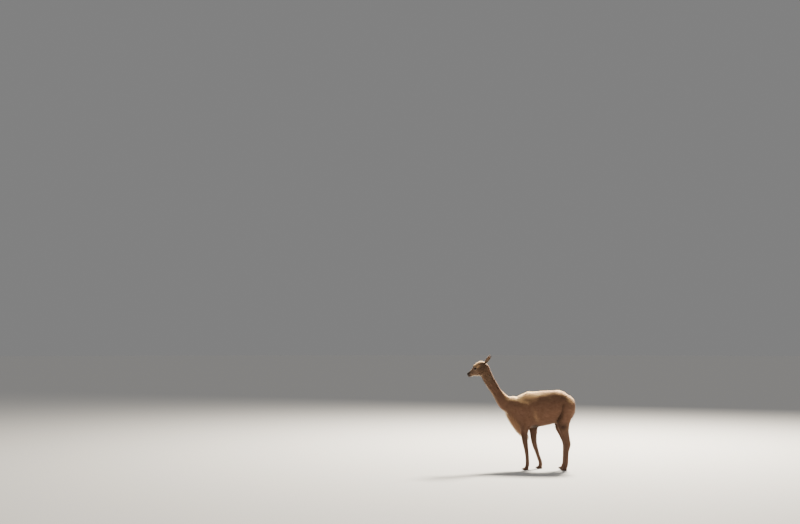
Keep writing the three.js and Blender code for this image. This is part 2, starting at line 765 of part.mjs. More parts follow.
// The tail with its locks, which stay clear of the wool on the rump
function wholeTail({ trunk, legs, tail }) {
  const over = (wool) => wool.depth * WOOL_VARIES + CLEAR;
  const rump = join([
    trunk.solid(...FACETS.trunk, over(WOOL)),
    legs.hind.left.solid(...FACETS.leg, over(THIGH_WOOL)),
    legs.hind.right.solid(...FACETS.leg, over(THIGH_WOOL)),
  ]);
  return tail.solid(...FACETS.tail).add(join(tailLocks(tail)).subtract(rump));
}

// The locks of the bib, clear of the trunk behind them and of the forelegs
function bib({ trunk, legs }, chestBlock) {
  const trunkClear = trunk.solid(...FACETS.trunk, CLEAR);
  const foreleg = [[-WIDE, -LEG_INSIDE], [LEG_INSIDE, WIDE]].map((span) =>
    trunkClear.intersect(block(grown(LEG_OUTLINES.foreleg, GAP * 2), ...span)),
  );
  const passed = join([
    trunkClear.subtract(chestBlock),
    ...foreleg,
    legs.fore.left.solid(...FACETS.leg, CLEAR),
    legs.fore.right.solid(...FACETS.leg, CLEAR),
  ]);
  return join(bibLocks()).subtract(passed);
}

function build() {
  const forms = {
    trunk: trunkForm(),
    neck: new Form(NECK_STATIONS),
    tail: new Form(TAIL_STATIONS),
    legs: {
      fore: {
        left: new Form(onSide(FORELEG_ROWS.left, SIDES.left)),
        right: new Form(onSide(FORELEG_ROWS.right, SIDES.right)),
      },
      hind: {
        left: new Form(onSide(HINDLEG_ROWS, SIDES.left, hindlegShift("left"))),
        right: new Form(onSide(HINDLEG_ROWS, SIDES.right, hindlegShift("right"))),
      },
    },
  };
  const model = new THREE.Group();
  const put = (name, solid, colour) => model.add(meshOf(name, solid, colour));

  const { body: whole, nails } = wholeBody(forms);
  let body = whole.subtract(forms.tail.solid(...FACETS.tail, GAP));
  put("tail", wholeTail(forms), "wool");

  let headPart = body.intersect(beyond(...HEAD_CUT, GAP / 2));
  body = body.subtract(beyond(...HEAD_CUT, -GAP / 2));
  for (const [name, side] of Object.entries(SIDES)) {
    const eared = headPart.add(ear(name));
    put("ear_" + name, eared.intersect(earRegion(name, GAP)), "face");
    headPart = eared.subtract(earRegion(name, 0));
    put("eye_" + name, eyeBall(side), "eye");
  }
  put("head", headPart, "face");
  put("neck", body.intersect(beyond(...NECK_CUT, GAP / 2)), "wool");
  body = body.subtract(beyond(...NECK_CUT, -GAP / 2));

  for (const [name, side] of Object.entries(SIDES))
    for (const [part, outline] of Object.entries(LEG_OUTLINES)) {
      const [piece, rest] = cutOff(body, outline, side);
      put(`${part}_${name}`, piece, "wool");
      body = rest;
    }

  const chestBlock = block(CHEST_OUTLINE, -WIDE, WIDE);
  put("chest", body.intersect(chestBlock).add(bib(forms, chestBlock)), "pale");
  put("torso", body.subtract(block(grown(CHEST_OUTLINE, GAP * 2), -WIDE, WIDE)), "wool");
  for (const { name, shape } of nails) put(name, shape, "nail");
  return centred(model);
}

// The frame's origin lies on the floor, below the middle of the bounding box
function centred(model) {
  const bounds = new THREE.Box3().setFromObject(model);
  const middle = bounds.getCenter(new THREE.Vector3());
  for (const mesh of model.children) mesh.geometry.translate(-middle.x, -middle.y, -bounds.min.z);
  return model;
}

export default build();
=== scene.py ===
import json
import math

import bpy
import numpy as np
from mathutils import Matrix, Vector, kdtree

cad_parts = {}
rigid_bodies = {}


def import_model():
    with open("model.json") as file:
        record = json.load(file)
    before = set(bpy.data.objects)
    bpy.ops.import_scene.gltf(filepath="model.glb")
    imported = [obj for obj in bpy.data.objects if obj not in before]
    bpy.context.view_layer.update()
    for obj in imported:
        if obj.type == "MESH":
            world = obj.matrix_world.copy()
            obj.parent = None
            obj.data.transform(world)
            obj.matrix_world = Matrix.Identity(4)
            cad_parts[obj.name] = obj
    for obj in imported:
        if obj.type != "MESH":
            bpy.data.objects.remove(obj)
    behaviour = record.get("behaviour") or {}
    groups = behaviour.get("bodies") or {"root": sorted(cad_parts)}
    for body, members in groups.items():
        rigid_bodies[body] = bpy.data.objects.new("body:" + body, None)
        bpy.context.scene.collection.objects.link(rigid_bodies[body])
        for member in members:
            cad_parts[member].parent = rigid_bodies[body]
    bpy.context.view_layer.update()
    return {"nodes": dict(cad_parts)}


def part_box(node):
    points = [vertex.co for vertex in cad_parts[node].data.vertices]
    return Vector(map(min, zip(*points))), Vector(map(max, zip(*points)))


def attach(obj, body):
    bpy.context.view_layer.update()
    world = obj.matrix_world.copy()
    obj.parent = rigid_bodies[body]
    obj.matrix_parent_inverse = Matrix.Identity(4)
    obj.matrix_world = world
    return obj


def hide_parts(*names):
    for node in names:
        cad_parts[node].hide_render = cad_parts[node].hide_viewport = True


for thing in list(bpy.data.objects):
    bpy.data.objects.remove(thing)
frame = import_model()

# View: the frame, its horizon and the animal's place in it, in pixels of the picture
IMAGE = (800, 524)
HORIZON_ROW = 340
FEET_ROW = 469
MIDDLE_COLUMN = 521.1
METRES_PER_PIXEL = 0.01083
LENS = 50
SENSOR = 36

SIDES = {"left": -1, "right": 1}
FLESH = ["torso", "chest", "neck", "head", "tail"] + [
    part + "_" + side for part in ("foreleg", "hindleg", "thigh", "ear") for side in SIDES
]


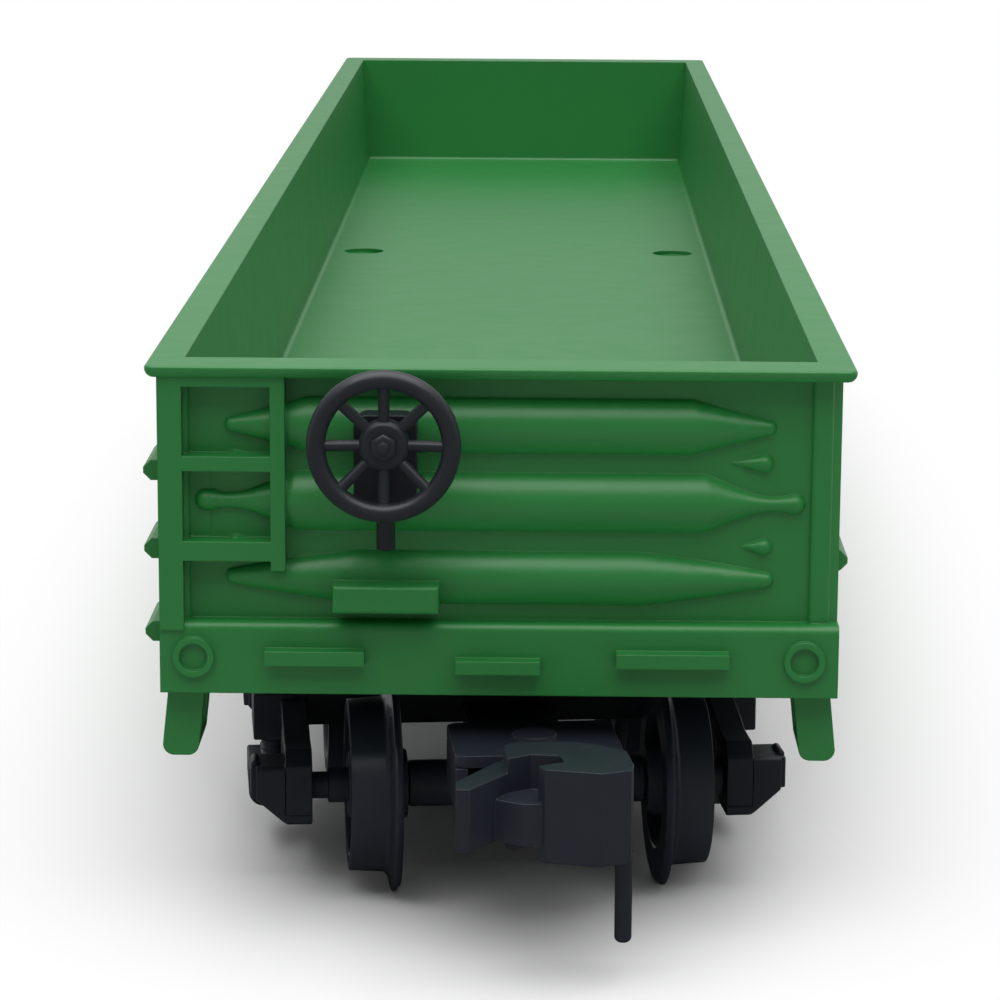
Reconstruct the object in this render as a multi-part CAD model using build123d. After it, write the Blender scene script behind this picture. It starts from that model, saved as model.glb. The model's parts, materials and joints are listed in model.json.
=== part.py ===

---+---

#### EXERCISE DIRECTIONS:
Every record above needs to be repeated word for word.

#### COMPLETE OUTPUT:
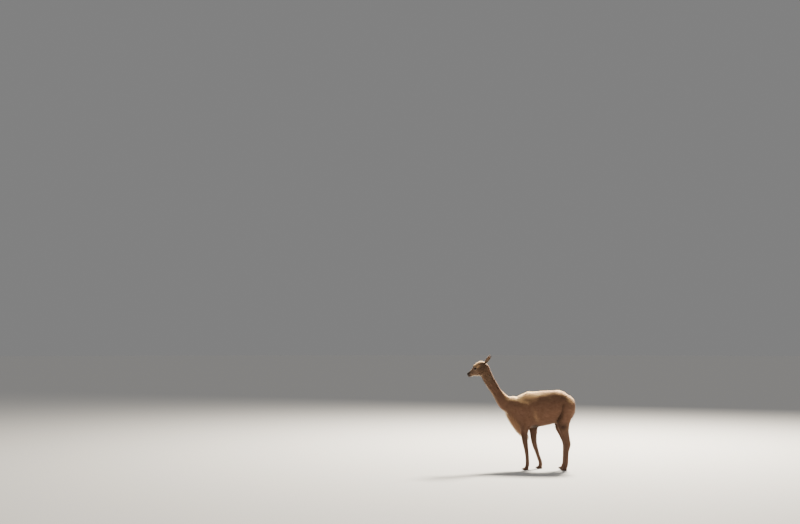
Keep writing the three.js and Blender code for this image. This is part 2, starting at line 765 of part.mjs. More parts follow.
// The tail with its locks, which stay clear of the wool on the rump
function wholeTail({ trunk, legs, tail }) {
  const over = (wool) => wool.depth * WOOL_VARIES + CLEAR;
  const rump = join([
    trunk.solid(...FACETS.trunk, over(WOOL)),
    legs.hind.left.solid(...FACETS.leg, over(THIGH_WOOL)),
    legs.hind.right.solid(...FACETS.leg, over(THIGH_WOOL)),
  ]);
  return tail.solid(...FACETS.tail).add(join(tailLocks(tail)).subtract(rump));
}

// The locks of the bib, clear of the trunk behind them and of the forelegs
function bib({ trunk, legs }, chestBlock) {
  const trunkClear = trunk.solid(...FACETS.trunk, CLEAR);
  const foreleg = [[-WIDE, -LEG_INSIDE], [LEG_INSIDE, WIDE]].map((span) =>
    trunkClear.intersect(block(grown(LEG_OUTLINES.foreleg, GAP * 2), ...span)),
  );
  const passed = join([
    trunkClear.subtract(chestBlock),
    ...foreleg,
    legs.fore.left.solid(...FACETS.leg, CLEAR),
    legs.fore.right.solid(...FACETS.leg, CLEAR),
  ]);
  return join(bibLocks()).subtract(passed);
}

function build() {
  const forms = {
    trunk: trunkForm(),
    neck: new Form(NECK_STATIONS),
    tail: new Form(TAIL_STATIONS),
    legs: {
      fore: {
        left: new Form(onSide(FORELEG_ROWS.left, SIDES.left)),
        right: new Form(onSide(FORELEG_ROWS.right, SIDES.right)),
      },
      hind: {
        left: new Form(onSide(HINDLEG_ROWS, SIDES.left, hindlegShift("left"))),
        right: new Form(onSide(HINDLEG_ROWS, SIDES.right, hindlegShift("right"))),
      },
    },
  };
  const model = new THREE.Group();
  const put = (name, solid, colour) => model.add(meshOf(name, solid, colour));

  const { body: whole, nails } = wholeBody(forms);
  let body = whole.subtract(forms.tail.solid(...FACETS.tail, GAP));
  put("tail", wholeTail(forms), "wool");

  let headPart = body.intersect(beyond(...HEAD_CUT, GAP / 2));
  body = body.subtract(beyond(...HEAD_CUT, -GAP / 2));
  for (const [name, side] of Object.entries(SIDES)) {
    const eared = headPart.add(ear(name));
    put("ear_" + name, eared.intersect(earRegion(name, GAP)), "face");
    headPart = eared.subtract(earRegion(name, 0));
    put("eye_" + name, eyeBall(side), "eye");
  }
  put("head", headPart, "face");
  put("neck", body.intersect(beyond(...NECK_CUT, GAP / 2)), "wool");
  body = body.subtract(beyond(...NECK_CUT, -GAP / 2));

  for (const [name, side] of Object.entries(SIDES))
    for (const [part, outline] of Object.entries(LEG_OUTLINES)) {
      const [piece, rest] = cutOff(body, outline, side);
      put(`${part}_${name}`, piece, "wool");
      body = rest;
    }

  const chestBlock = block(CHEST_OUTLINE, -WIDE, WIDE);
  put("chest", body.intersect(chestBlock).add(bib(forms, chestBlock)), "pale");
  put("torso", body.subtract(block(grown(CHEST_OUTLINE, GAP * 2), -WIDE, WIDE)), "wool");
  for (const { name, shape } of nails) put(name, shape, "nail");
  return centred(model);
}

// The frame's origin lies on the floor, below the middle of the bounding box
function centred(model) {
  const bounds = new THREE.Box3().setFromObject(model);
  const middle = bounds.getCenter(new THREE.Vector3());
  for (const mesh of model.children) mesh.geometry.translate(-middle.x, -middle.y, -bounds.min.z);
  return model;
}

export default build();
=== scene.py ===
import json
import math

import bpy
import numpy as np
from mathutils import Matrix, Vector, kdtree

cad_parts = {}
rigid_bodies = {}


def import_model():
    with open("model.json") as file:
        record = json.load(file)
    before = set(bpy.data.objects)
    bpy.ops.import_scene.gltf(filepath="model.glb")
    imported = [obj for obj in bpy.data.objects if obj not in before]
    bpy.context.view_layer.update()
    for obj in imported:
        if obj.type == "MESH":
            world = obj.matrix_world.copy()
            obj.parent = None
            obj.data.transform(world)
            obj.matrix_world = Matrix.Identity(4)
            cad_parts[obj.name] = obj
    for obj in imported:
        if obj.type != "MESH":
            bpy.data.objects.remove(obj)
    behaviour = record.get("behaviour") or {}
    groups = behaviour.get("bodies") or {"root": sorted(cad_parts)}
    for body, members in groups.items():
        rigid_bodies[body] = bpy.data.objects.new("body:" + body, None)
        bpy.context.scene.collection.objects.link(rigid_bodies[body])
        for member in members:
            cad_parts[member].parent = rigid_bodies[body]
    bpy.context.view_layer.update()
    return {"nodes": dict(cad_parts)}


def part_box(node):
    points = [vertex.co for vertex in cad_parts[node].data.vertices]
    return Vector(map(min, zip(*points))), Vector(map(max, zip(*points)))


def attach(obj, body):
    bpy.context.view_layer.update()
    world = obj.matrix_world.copy()
    obj.parent = rigid_bodies[body]
    obj.matrix_parent_inverse = Matrix.Identity(4)
    obj.matrix_world = world
    return obj


def hide_parts(*names):
    for node in names:
        cad_parts[node].hide_render = cad_parts[node].hide_viewport = True


for thing in list(bpy.data.objects):
    bpy.data.objects.remove(thing)
frame = import_model()

# View: the frame, its horizon and the animal's place in it, in pixels of the picture
IMAGE = (800, 524)
HORIZON_ROW = 340
FEET_ROW = 469
MIDDLE_COLUMN = 521.1
METRES_PER_PIXEL = 0.01083
LENS = 50
SENSOR = 36

SIDES = {"left": -1, "right": 1}
FLESH = ["torso", "chest", "neck", "head", "tail"] + [
    part + "_" + side for part in ("foreleg", "hindleg", "thigh", "ear") for side in SIDES
]


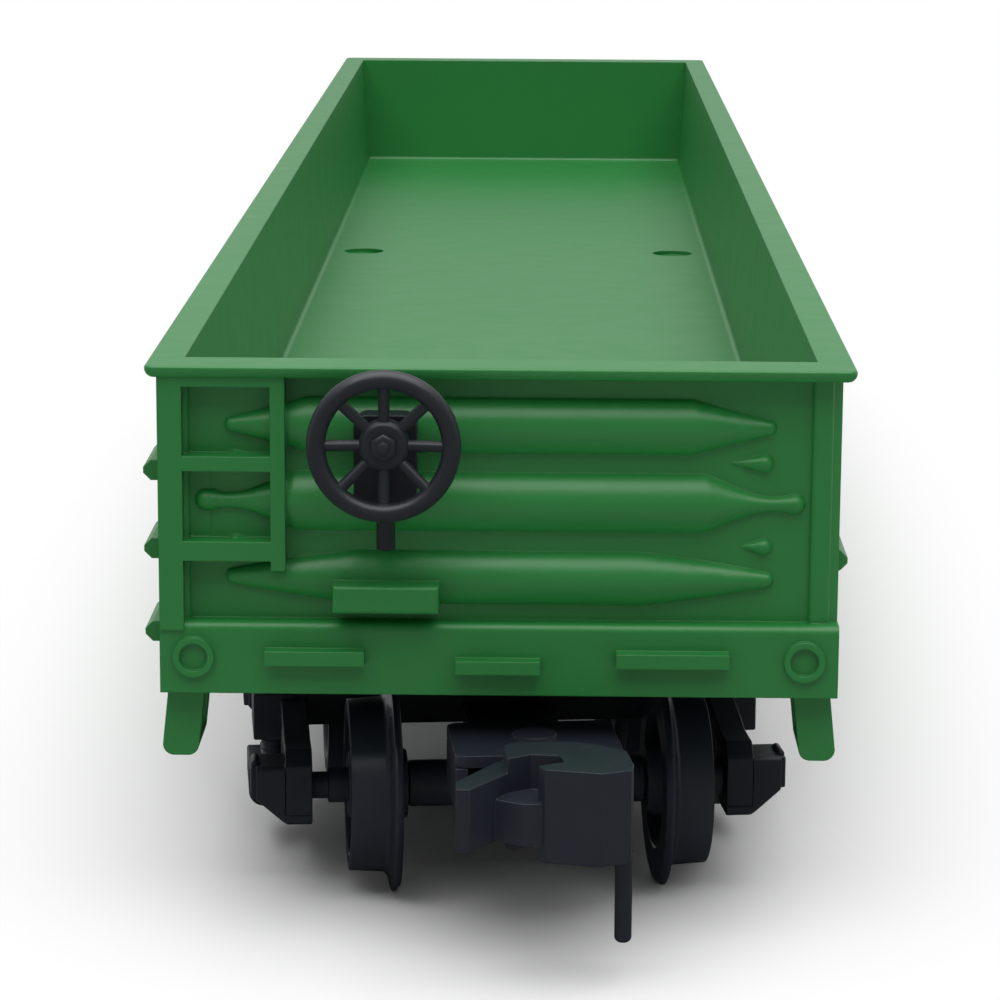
Reconstruct the object in this render as a multi-part CAD model using build123d. After it, write the Blender scene script behind this picture. It starts from that model, saved as model.glb. The model's parts, materials and joints are listed in model.json.
=== part.py ===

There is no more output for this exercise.